NYMAg.

Sample ¶s:

How big a factor was the Never Hillary vote for Sanders? Pretty big. They made the difference in eight of the states he won, finds Silver. Without that protest vote, the entire narrative of Sanders as the rising voice of the party’s authentic base would never have taken hold. And that basic misreading of the data created the foundation for a flourishing socialist dream that the American white working class is poised to turn against neoliberalism if only presented with a pure and sharp enough critique.

[. . .]

The Sanders campaign has circulated a strategy memo proclaiming their candidate would compete with Trump not only in Michigan and Ohio but even in states like West Virginia, Kansas, North and South Dakota, Nebraska, Oklahoma, and Montana. Sanders “is popular with traditional, working-class, industrial workers in those places,” asserts his adviser, Jeff Weaver. “Bernie Sanders,” raves Bhaskar Sunkara, “is the only one capable of reaching millions of working Americans with the message that politics can indeed improve their lives.”

Their evidence is the persistent support Sanders amassed during his struggle against Clinton. But there is something eerily familiar about the pattern of Sanders’s support in 2016. Nate Silver, diving into the numbers, finds that about a quarter of Sanders voters were what he calls “Never Hillary” voters. They leaned conservative, and many of them voted for Donald Trump in the general election.

[. . .]



Then, there's this: Will 2020 Democrats Help Trump by Destroying Each Other?



Finally there's this:
Donald Trump's 2020 re-election strategy: Scaring white people with threats of violence
Trump's outlandish CPAC speech was a preview of his 2020 campaign: Vote for me, or it's baby-killing socialism ... (but it's still a bit weird at Salon..)

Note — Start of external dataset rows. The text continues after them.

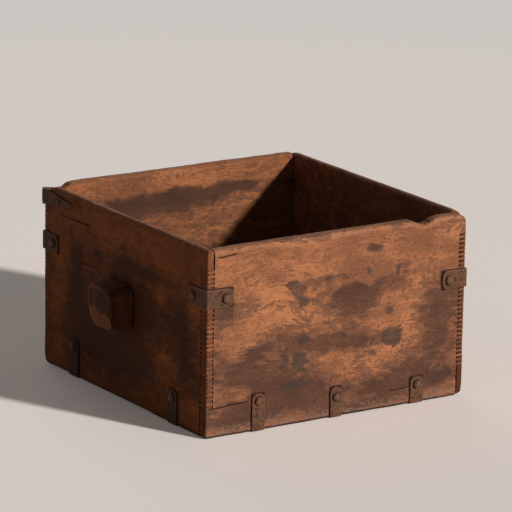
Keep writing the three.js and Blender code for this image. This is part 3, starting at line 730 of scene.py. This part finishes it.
def build_handle(node, side, material, seed):
    """A chamfered, tapering block: its section is the 1/p-norm of eight sides, with slightly soft corners.

    The rings run out along the block, round its outer arris and in to the middle of the end face. A plane has
    broken away part of the end: what lay beyond it is pressed back on to it.
    """
    low, high = wall_box(side, node)
    centre, half, length = (low + high) / 2, (high - low) / 2, high[1] - low[1]
    angle = np.linspace(0, 2 * np.pi, HANDLE_COUNT, endpoint=False)
    across, down = HANDLE_CHAMFER
    slant = np.array([down, across]) / math.hypot(down, across)
    reach = slant @ np.array([half[0], half[2] - down])
    sides = [(1, 0, half[0]), (-1, 0, half[0]), (0, 1, half[2]), (0, -1, half[2])]
    sides += [(i * slant[0], j * slant[1], reach) for i in (-1, 1) for j in (-1, 1)]
    facing = [np.maximum(np.cos(angle) * i + np.sin(angle) * j, 0) / d for i, j, d in sides]
    radius = np.sum(np.array(facing) ** HANDLE_NORM, axis=0) ** (-1 / HANDLE_NORM)

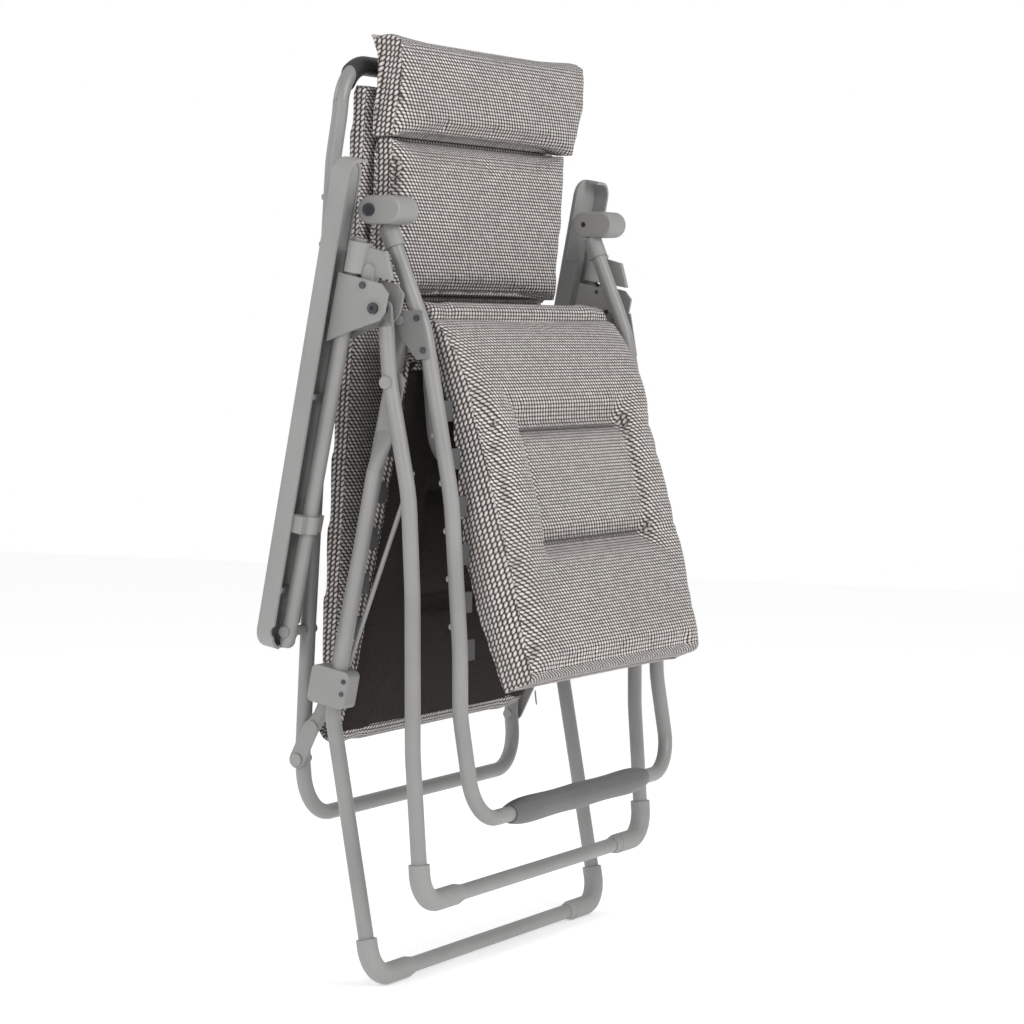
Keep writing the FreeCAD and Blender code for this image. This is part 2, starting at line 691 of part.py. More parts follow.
def legrest_studs():
    spots = spread(side_point(-58, 700), side_point(-85, 420), size("stud_pitch"))
    solids = studs_on(legrest_axis(spots), SEAT_X, Vector(0, 1, 0), legrest_wire())
    feature("legrest_studs", both(Part.makeCompound(solids)))


def legrest_axis(spots):
    """Move side points onto the centre line of the legrest tube at the same height."""
    out = []
    for spot in spots:
        for low, high in zip(LEGREST_SIDE[1:], LEGREST_SIDE[:-1]):
            if low.z <= spot.z <= high.z:
                share = (spot.z - low.z) / (high.z - low.z)
                out.append(low + (high - low) * share)
                break
    return out


def clips_between(points, wire):
    tube = swept(wire, TUBE_R)
    solids = []
    inner = PAD_X + 0.8
    for point in points:
        box = Part.makeBox(SEAT_X - inner, 12, 26, Vector(inner, point.y - 6, point.z - 13))
        solids.append(box.cut(tube))
    return solids


def legrest_clips():
    points = legrest_axis(spread(side_point(-58, 730), side_point(-85, 400), size("stud_pitch")))
    solids = clips_between(points, legrest_wire())
    left_right("legrest_clips", Part.makeCompound(solids))


def pad(name, outline, half):
    feature(name, plate(outline, -half, half))


def legrest_pad():
    thick = size("legrest_pad_t")
    front = [side_point(-34, 843), side_point(-62, 805), side_point(-86, 750), side_point(-110, 670),
             side_point(-131, 590), side_point(-150, 510), side_point(-164, 440), side_point(-173.7, 394)]
    back = [side_point(-160 + thick, 374), side_point(-122 + thick, 470), side_point(-98 + thick, 560),
            side_point(-92 + thick, 655), side_point(-87 + thick, 715), side_point(-60 + thick, 775),
            side_point(-30 + thick, 834)]
    top = [side_point(-8, 850)]
    pad("legrest_pad", front + back + top, PAD_X)


# ---------- seat ----------
SEAT_TOP = KNEE + unit(SLIDER - KNEE) * (4 * TUBE_R)
STRAP_TOP = SLIDER + unit(HIP - SLIDER) * 50
STRAP_T = 4
STRAP_X = SEAT_OUT + 0.5 + STRAP_T / 2


def seat_wire():
    return rounded_wire([at_x(SEAT_TOP, SEAT_X), at_x(SLIDER, SEAT_X), at_x(STRAP_TOP, SEAT_X)], [60])


def seat_tube():
    wire = seat_wire()
    outer = swept(wire, TUBE_R)
    inner = swept(wire, TUBE_R - WALL)
    top = flat_end(SEAT_TOP, KNEE, SEAT_X, SEAT_OUT - 5, TAB_T, TUBE_R * 1.05)
    low = flat_end(STRAP_TOP, HIP, SEAT_X, STRAP_X, STRAP_T, TUBE_R * 1.1)
    shape = fused([outer, top, low]).cut(inner)
    holes = [
        rod_x(SLIDER, HOLE_R, SEAT_X - 2 * TUBE_R, SEAT_X + 2 * TUBE_R),
        rod_x(KNEE, HOLE_R, SEAT_X - 2 * TUBE_R, SEAT_X + 2 * TUBE_R),
        rod_x(HIP, HOLE_R, SEAT_X - 2 * TUBE_R, SEAT_X + 2 * TUBE_R),
    ]
    for hole in holes:
        shape = shape.cut(hole)
    left_right("seat_tube", shape)


def seat_clips():
    points = spread(KNEE + (SLIDER - KNEE) * 0.22, KNEE + (SLIDER - KNEE) * 0.88, size("stud_pitch"))
    left_right("seat_clips", Part.makeCompound(clips_between(points, seat_wire())))


def seat_pad():
    along = unit(SLIDER - KNEE)
    up = Vector(0, -along.z, along.y)
    thick = size("seat_pad_t")
    top = KNEE + along * 52
    low = SLIDER + (HIP - SLIDER) * 0.62
    outline = [
        top + up * (-8),
        SLIDER - up * 14,
        low - up * 24,
        low - up * 8 - side_point(0, 14),
        low - up * 4,
        SLIDER + up * (thick - 23),
        SLIDER - along * 60 + up * (thick - 14),
        top + up * (thick - 14),
    ]
    pad("seat_pad", outline, PAD_X)


# ---------- back ----------
BACK_BEND = side_point(99, 1046)
BACK_SIDE = [
    side_point(142, size("back_bar_z")),
    HIP,
    RAIL_END,
    BACK_BEND,
    side_point(88, 1109),
    side_point(85, size("back_top_z")),
]


def back_half_wire():
    side = [at_x(p, SEAT_X) for p in BACK_SIDE]
    points = [at_x(BACK_SIDE[0], 0)] + side + [at_x(BACK_SIDE[-1], 0)]
    radii = [size("corner_r"), 60, 200, 200, 200, size("corner_r")]
    return rounded_wire(points, radii)


def back_frame():
    outer = swept(back_half_wire(), TUBE_R)
    inner = swept(back_half_wire(), TUBE_R - WALL)
    half = outer.cut(inner)
    shape = half.fuse(mirrored(half)).removeSplitter()
    for spot in (HIP, RAIL_END):
        hole = rod_x(spot, HOLE_R, SEAT_X - 2 * TUBE_R, SEAT_X + 2 * TUBE_R)
        shape = shape.cut(hole).cut(mirrored(hole))
    feature("back_frame", shape)


def top_corner_cap():
    radius = size("corner_r")
    corner = at_x(BACK_SIDE[-1], SEAT_X)
    down = unit(BACK_SIDE[-2] - BACK_SIDE[-1])
    points = [corner + down * (radius * 1.05), corner, corner - Vector(radius + 30, 0, 0)]
    shell = swept(rounded_wire(points, [radius]), TUBE_R + 2.5)
    longer = [corner + down * (radius * 1.05 + 4), corner, corner - Vector(radius + 60, 0, 0)]
    tube = swept(rounded_wire(longer, [radius]), TUBE_R)
    outer_side = Part.makeBox(80, 200, 300, Vector(SEAT_X - 18, corner.y - 100, corner.z - 200))
    left_right("top_corner_cap", shell.cut(tube).cut(outer_side))


def back_studs():
    spots = spread(RAIL_END + (BACK_BEND - RAIL_END) * 0.12, BACK_BEND, size("stud_pitch"))
    solids = studs_on(spots, SEAT_X, Vector(0, 1, 0), back_half_wire())
    feature("back_studs", both(Part.makeCompound(solids)))


def back_line(z, ahead):
    """Side point a given distance ahead of the back frame at height z."""
    for low, high in zip(BACK_SIDE[:-1], BACK_SIDE[1:]):
        if low.z <= z <= high.z:
            share = (z - low.z) / (high.z - low.z)
            return low + (high - low) * share - side_point(ahead, 0)
    return BACK_SIDE[-1] - side_point(ahead, 0)


BACK_FRONT = size("back_pad_t") - 2


def back_pad():
    top_z = size("back_top_z") - TUBE_R - 17
    heights = [372, size("rail_end_z"), BACK_BEND.z, top_z]
    front = [back_line(z, BACK_FRONT) for z in heights]
    front[0] = back_line(heights[0], BACK_FRONT - 6)
    front[-1] = back_line(top_z, BACK_FRONT - 3)
    rear = [back_line(z, -2) for z in reversed(heights)]
    pad("back_pad", front + rear, PAD_X)


HEAD_TOP = size("back_top_z") + 38
HEAD_LOW = HEAD_TOP - size("head_h")
LUMBAR_TOP = HEAD_LOW - 2
LUMBAR_LOW = LUMBAR_TOP - size("lumbar_h")


def head_cushion():
    rear = BACK_FRONT + 1
    thick = size("head_t")
    outline = [
        back_line(HEAD_LOW, rear),
        back_line(HEAD_LOW, rear + thick - 6),
        back_line((HEAD_LOW + HEAD_TOP) / 2, rear + thick),
        at_x(BACK_SIDE[-1], 0) + side_point(-rear - thick + 4, 26),
        at_x(BACK_SIDE[-1], 0) + side_point(-rear - thick + 24, 38),
        at_x(BACK_SIDE[-1], 0) + side_point(-TUBE_R - 6, 36),
        at_x(BACK_SIDE[-1], 0) + side_point(-rear, 0),
    ]
    pad("head_cushion", outline, PAD_X)


def lumbar_cushion():
    rear = BACK_FRONT + 1
    thick = size("head_t") - 6
    middle = (LUMBAR_LOW + LUMBAR_TOP) / 2
    outline = [
        back_line(LUMBAR_LOW, rear),
        back_line(LUMBAR_LOW, rear + thick - 8),
        back_line(middle, rear + thick),
        back_line(LUMBAR_TOP, rear + thick - 6),
        back_line(LUMBAR_TOP, rear),
    ]
    pad("lumbar_cushion", outline, PAD_X - 12)


# ---------- build ----------
pin_group("leg_rivets", "apex", [
    ("Sizes.pivot_d", F_LEG_IN + " - 5", F_LEG_OUT + " + 0.3"),
    ("Sizes.pivot_d + 6", F_LEG_IN + " - 7.5", F_LEG_IN + " - 5"),
    ("Sizes.pivot_d + 8", F_LEG_OUT + " + 0.3", F_LEG_OUT + " + 3"),
])
pin_group("seat_pivot_pins", "slider", [
    ("Sizes.pivot_d", F_SEAT_IN + " - 0.3", F_LEG_OUT + " + 1"),
    ("Sizes.pivot_d + 5", F_SEAT_IN + " - 2.5", F_SEAT_IN + " - 0.3"),
])
pin_group("knee_pins", "knee", [
    ("Sizes.pivot_d", F_SEAT_OUT + " - 7.3", F_SEAT_OUT + " + 3.8"),
    ("Sizes.pivot_d + 5", F_SEAT_OUT + " - 9.3", F_SEAT_OUT + " - 7.3"),
    ("Sizes.pivot_d + 5", F_SEAT_OUT + " + 3.8", F_SEAT_OUT + " + 6"),
])
pin_group("hip_pins", "hip", [
    ("Sizes.pivot_d", F_SEAT_IN + " - 0.3", F_SEAT_OUT + " + 4.8"),
    ("Sizes.pivot_d + 5", F_SEAT_IN + " - 2.5", F_SEAT_IN + " - 0.3"),
    ("Sizes.pivot_d + 8", F_SEAT_OUT + " + 4.8", F_SEAT_OUT + " + 7.5"),
])
pin_group("rail_pins", "rail_end", [
    ("Sizes.pivot_d", F_SEAT_IN + " - 0.3", F_RAIL_OUT + " + 0.3"),
    ("Sizes.pivot_d + 5", F_SEAT_IN + " - 2.5", F_SEAT_IN + " - 0.3"),
    ("Sizes.pivot_d + 5", F_SEAT_OUT + " + 0.3", F_RAIL_IN + " - 0.3"),
    ("Sizes.pivot_d + 6", F_RAIL_OUT + " + 0.3", F_RAIL_OUT + " + 3"),
])

for build in (
    rear_leg_frame, front_leg_frame, feet, slider, slider_screws, brace_rod, bracket, bracket_bolts,
    lever_pins, lock_lever, rail, armrest, armrest_clip, legrest_frame, elbow, elbow_bolts,
    knee_plate, knee_screws, hanger_bar, foot_sleeve, legrest_studs, legrest_clips, legrest_pad,
    seat_tube, seat_clips, seat_pad, back_frame, top_corner_cap, back_studs, back_pad,
    head_cushion, lumbar_cushion,
):
    build()

doc.recompute()

# ---------- check and write ----------
inside = set()
for item in doc.Objects:
    for member in getattr(item, "Links", []) + getattr(item, "Shapes", []):
        inside.add(member.Name)

os.makedirs("parts", exist_ok=True)
for item in doc.Objects:
    if item is sheet:
        continue
    if "Invalid" in item.State or "Error" in item.State:
        raise RuntimeError("%s did not build" % item.Label)
    if item.Shape.isNull() or not item.Shape.isValid():
        raise RuntimeError("%s is not a valid shape" % item.Label)
    if item.Name in inside:
        continue
    item.Shape.exportStep("parts/%s.step" % item.Label)
    print(item.Label, len(item.Shape.Solids), round(item.Shape.Volume))
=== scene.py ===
"""Looks of a folded zero gravity recliner: stuffed woven pads, painted tubes and moulded fittings.

Every length is in metres. +Z is up, -Y is the side the sitter faces, X runs across the chair.
"""

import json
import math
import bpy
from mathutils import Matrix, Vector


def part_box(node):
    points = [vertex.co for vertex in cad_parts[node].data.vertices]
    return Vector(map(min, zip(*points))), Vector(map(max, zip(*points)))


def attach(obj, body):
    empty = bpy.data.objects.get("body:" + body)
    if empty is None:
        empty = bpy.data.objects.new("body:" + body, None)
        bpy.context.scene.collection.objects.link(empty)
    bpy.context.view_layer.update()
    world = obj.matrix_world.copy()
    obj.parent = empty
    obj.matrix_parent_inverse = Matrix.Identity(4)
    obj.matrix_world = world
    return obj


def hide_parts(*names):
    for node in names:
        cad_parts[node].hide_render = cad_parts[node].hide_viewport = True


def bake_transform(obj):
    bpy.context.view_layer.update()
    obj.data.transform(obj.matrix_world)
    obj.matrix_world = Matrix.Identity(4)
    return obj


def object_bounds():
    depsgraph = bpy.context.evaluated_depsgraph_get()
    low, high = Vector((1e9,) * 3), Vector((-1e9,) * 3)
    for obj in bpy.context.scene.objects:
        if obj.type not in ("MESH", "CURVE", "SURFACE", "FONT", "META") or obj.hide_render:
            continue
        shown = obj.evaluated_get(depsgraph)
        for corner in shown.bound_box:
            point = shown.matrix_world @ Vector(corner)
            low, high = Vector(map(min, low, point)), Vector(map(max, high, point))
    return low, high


bl_info = {
    "name": "Zero gravity recliner",
    "version": (1, 0, 0),
    "blender": (4, 5, 0),
    "location": "View3D > Sidebar > Recliner",
    "description": "Stuffed covers, finishes and stage of a folding recliner",
    "category": "Object",
}

import bpy
import bmesh
import numpy as np
from bpy.props import FloatProperty, FloatVectorProperty, IntProperty, PointerProperty
from mathutils import Vector

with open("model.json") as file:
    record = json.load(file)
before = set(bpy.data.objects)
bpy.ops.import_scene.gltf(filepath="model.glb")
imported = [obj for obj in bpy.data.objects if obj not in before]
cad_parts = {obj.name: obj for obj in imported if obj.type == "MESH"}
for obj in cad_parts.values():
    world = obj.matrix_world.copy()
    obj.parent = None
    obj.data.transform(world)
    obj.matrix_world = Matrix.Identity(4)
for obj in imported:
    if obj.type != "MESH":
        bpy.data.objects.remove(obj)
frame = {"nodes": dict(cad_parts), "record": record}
CAD_BOX = [list(corner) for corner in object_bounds()]
LOOK = "recliner_"


# ---------- settings ----------
class CoverSettings(bpy.types.PropertyGroup):
    """Yarn sizes and colours of the covers."""

    grain_wide: FloatProperty(name="Grain width", description="Distance between grains across the cover",
                              default=0.0074, unit="LENGTH")
    grain_high: FloatProperty(name="Grain height", description="Distance between rows of grains",
                              default=0.0044, unit="LENGTH")
    knot: FloatProperty(name="Gusset knot", description="Distance between the knots of the side bands",
                        default=0.0078, unit="LENGTH")
    mesh: FloatProperty(name="Mesh hole", description="Distance between holes of the dark underside",
                        default=0.0030, unit="LENGTH")
    # The light, middle and dark colours paint the shading of each grain: light on its lit top, middle on its shaded
    # flanks, dark as the deep shade at its foot between grains; dark also tints the painted shade along the seams,
    # and middle also tints the random cloudiness.
    light: FloatVectorProperty(name="Light yarn", description="Colour of the raised yarn", subtype="COLOR",
                               size=3, default=(0.68, 0.645, 0.62), min=0, max=1)
    middle: FloatVectorProperty(name="Middle yarn", description="Colour of the yarn's flanks", subtype="COLOR",
                                size=3, default=(0.25, 0.228, 0.217), min=0, max=1)
    dark: FloatVectorProperty(name="Ground", description="Colour between the grains", subtype="COLOR",
                              size=3, default=(0.034, 0.028, 0.025), min=0, max=1)
    under: FloatVectorProperty(name="Underside", description="Colour of the mesh under the pads", subtype="COLOR",
                               size=3, default=(0.026, 0.020, 0.017), min=0, max=1)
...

Tea leaves would be as good a prognostication; all I know fershure is: if'n the Democratic Party®© cannot coalesce around a strategy which accomplishes getting out all those alleged-D-voters who sat on hands last time, then: unless 45 meets Colt-.45, it's likely sayonara for the entire ... ....

(Lessee: in On the Beach them Oz folk threw a come-as-you-are road race; now the threat is 'The Banality of Evil' and it seems that vox populi Dumbth has made great strides since December 1959.) Flip coin?